» Provided data:
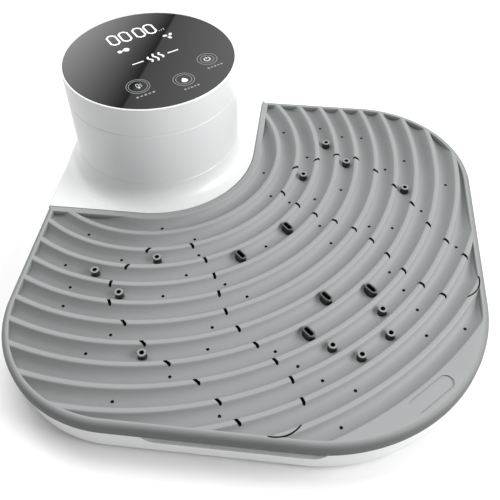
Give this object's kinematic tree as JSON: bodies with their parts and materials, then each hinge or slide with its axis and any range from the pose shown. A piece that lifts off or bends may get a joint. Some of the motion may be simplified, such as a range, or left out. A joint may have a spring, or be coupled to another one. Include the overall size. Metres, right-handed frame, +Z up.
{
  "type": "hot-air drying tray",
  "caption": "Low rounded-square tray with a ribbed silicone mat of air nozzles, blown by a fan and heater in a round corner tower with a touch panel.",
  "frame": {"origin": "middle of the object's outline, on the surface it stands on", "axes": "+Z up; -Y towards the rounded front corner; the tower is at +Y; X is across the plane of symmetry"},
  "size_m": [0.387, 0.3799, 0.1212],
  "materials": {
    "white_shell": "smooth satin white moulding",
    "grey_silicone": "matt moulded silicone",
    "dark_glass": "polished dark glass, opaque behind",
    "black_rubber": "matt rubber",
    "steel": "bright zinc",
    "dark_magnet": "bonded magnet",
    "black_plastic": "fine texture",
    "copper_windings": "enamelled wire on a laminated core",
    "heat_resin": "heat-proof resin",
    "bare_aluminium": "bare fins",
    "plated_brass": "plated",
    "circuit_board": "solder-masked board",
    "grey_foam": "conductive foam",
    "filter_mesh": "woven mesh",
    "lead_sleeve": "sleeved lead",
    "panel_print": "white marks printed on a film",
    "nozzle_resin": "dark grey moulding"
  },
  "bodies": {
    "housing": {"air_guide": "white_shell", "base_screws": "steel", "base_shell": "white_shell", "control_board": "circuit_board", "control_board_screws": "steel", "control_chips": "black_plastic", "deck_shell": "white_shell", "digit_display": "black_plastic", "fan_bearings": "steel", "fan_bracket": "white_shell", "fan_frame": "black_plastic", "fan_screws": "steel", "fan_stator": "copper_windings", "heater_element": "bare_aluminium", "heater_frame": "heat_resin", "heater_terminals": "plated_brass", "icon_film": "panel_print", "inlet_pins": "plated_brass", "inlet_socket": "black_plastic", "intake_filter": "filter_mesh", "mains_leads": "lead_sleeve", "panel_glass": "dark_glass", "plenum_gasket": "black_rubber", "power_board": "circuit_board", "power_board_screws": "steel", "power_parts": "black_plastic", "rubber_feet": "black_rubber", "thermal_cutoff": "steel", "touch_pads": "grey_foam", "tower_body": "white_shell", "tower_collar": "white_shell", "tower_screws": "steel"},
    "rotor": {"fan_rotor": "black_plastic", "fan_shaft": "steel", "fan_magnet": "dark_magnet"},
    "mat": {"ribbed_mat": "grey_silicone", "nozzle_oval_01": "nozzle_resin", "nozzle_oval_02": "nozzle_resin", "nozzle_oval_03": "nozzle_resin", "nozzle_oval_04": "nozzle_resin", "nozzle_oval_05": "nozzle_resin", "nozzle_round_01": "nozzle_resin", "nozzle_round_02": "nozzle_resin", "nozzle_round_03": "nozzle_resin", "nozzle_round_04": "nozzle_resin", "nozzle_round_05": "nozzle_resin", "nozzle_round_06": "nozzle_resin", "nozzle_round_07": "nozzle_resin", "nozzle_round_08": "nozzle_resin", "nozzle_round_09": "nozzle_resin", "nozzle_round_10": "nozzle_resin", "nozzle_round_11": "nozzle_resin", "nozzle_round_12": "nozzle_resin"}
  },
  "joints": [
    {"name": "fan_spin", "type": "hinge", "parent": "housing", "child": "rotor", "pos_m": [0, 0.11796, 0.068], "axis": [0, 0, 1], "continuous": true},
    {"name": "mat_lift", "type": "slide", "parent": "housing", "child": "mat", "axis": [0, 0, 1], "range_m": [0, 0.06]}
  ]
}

» What you should do: Write out all the lines again, exactly as they are.

» Task result:
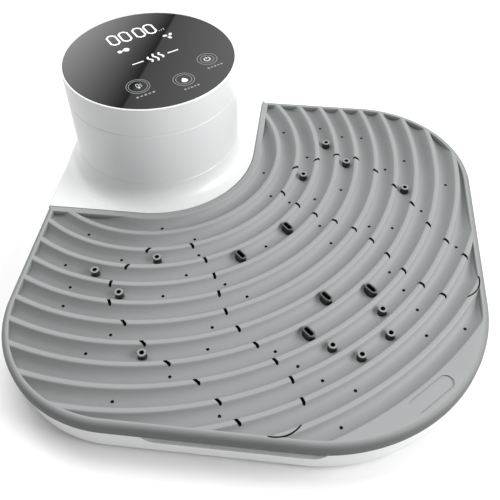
Give this object's kinematic tree as JSON: bodies with their parts and materials, then each hinge or slide with its axis and any range from the pose shown. A piece that lifts off or bends may get a joint. Some of the motion may be simplified, such as a range, or left out. A joint may have a spring, or be coupled to another one. Include the overall size. Metres, right-handed frame, +Z up.
{
  "type": "hot-air drying tray",
  "caption": "Low rounded-square tray with a ribbed silicone mat of air nozzles, blown by a fan and heater in a round corner tower with a touch panel.",
  "frame": {"origin": "middle of the object's outline, on the surface it stands on", "axes": "+Z up; -Y towards the rounded front corner; the tower is at +Y; X is across the plane of symmetry"},
  "size_m": [0.387, 0.3799, 0.1212],
  "materials": {
    "white_shell": "smooth satin white moulding",
    "grey_silicone": "matt moulded silicone",
    "dark_glass": "polished dark glass, opaque behind",
    "black_rubber": "matt rubber",
    "steel": "bright zinc",
    "dark_magnet": "bonded magnet",
    "black_plastic": "fine texture",
    "copper_windings": "enamelled wire on a laminated core",
    "heat_resin": "heat-proof resin",
    "bare_aluminium": "bare fins",
    "plated_brass": "plated",
    "circuit_board": "solder-masked board",
    "grey_foam": "conductive foam",
    "filter_mesh": "woven mesh",
    "lead_sleeve": "sleeved lead",
    "panel_print": "white marks printed on a film",
    "nozzle_resin": "dark grey moulding"
  },
  "bodies": {
    "housing": {"air_guide": "white_shell", "base_screws": "steel", "base_shell": "white_shell", "control_board": "circuit_board", "control_board_screws": "steel", "control_chips": "black_plastic", "deck_shell": "white_shell", "digit_display": "black_plastic", "fan_bearings": "steel", "fan_bracket": "white_shell", "fan_frame": "black_plastic", "fan_screws": "steel", "fan_stator": "copper_windings", "heater_element": "bare_aluminium", "heater_frame": "heat_resin", "heater_terminals": "plated_brass", "icon_film": "panel_print", "inlet_pins": "plated_brass", "inlet_socket": "black_plastic", "intake_filter": "filter_mesh", "mains_leads": "lead_sleeve", "panel_glass": "dark_glass", "plenum_gasket": "black_rubber", "power_board": "circuit_board", "power_board_screws": "steel", "power_parts": "black_plastic", "rubber_feet": "black_rubber", "thermal_cutoff": "steel", "touch_pads": "grey_foam", "tower_body": "white_shell", "tower_collar": "white_shell", "tower_screws": "steel"},
    "rotor": {"fan_rotor": "black_plastic", "fan_shaft": "steel", "fan_magnet": "dark_magnet"},
    "mat": {"ribbed_mat": "grey_silicone", "nozzle_oval_01": "nozzle_resin", "nozzle_oval_02": "nozzle_resin", "nozzle_oval_03": "nozzle_resin", "nozzle_oval_04": "nozzle_resin", "nozzle_oval_05": "nozzle_resin", "nozzle_round_01": "nozzle_resin", "nozzle_round_02": "nozzle_resin", "nozzle_round_03": "nozzle_resin", "nozzle_round_04": "nozzle_resin", "nozzle_round_05": "nozzle_resin", "nozzle_round_06": "nozzle_resin", "nozzle_round_07": "nozzle_resin", "nozzle_round_08": "nozzle_resin", "nozzle_round_09": "nozzle_resin", "nozzle_round_10": "nozzle_resin", "nozzle_round_11": "nozzle_resin", "nozzle_round_12": "nozzle_resin"}
  },
  "joints": [
    {"name": "fan_spin", "type": "hinge", "parent": "housing", "child": "rotor", "pos_m": [0, 0.11796, 0.068], "axis": [0, 0, 1], "continuous": true},
    {"name": "mat_lift", "type": "slide", "parent": "housing", "child": "mat", "axis": [0, 0, 1], "range_m": [0, 0.06]}
  ]
}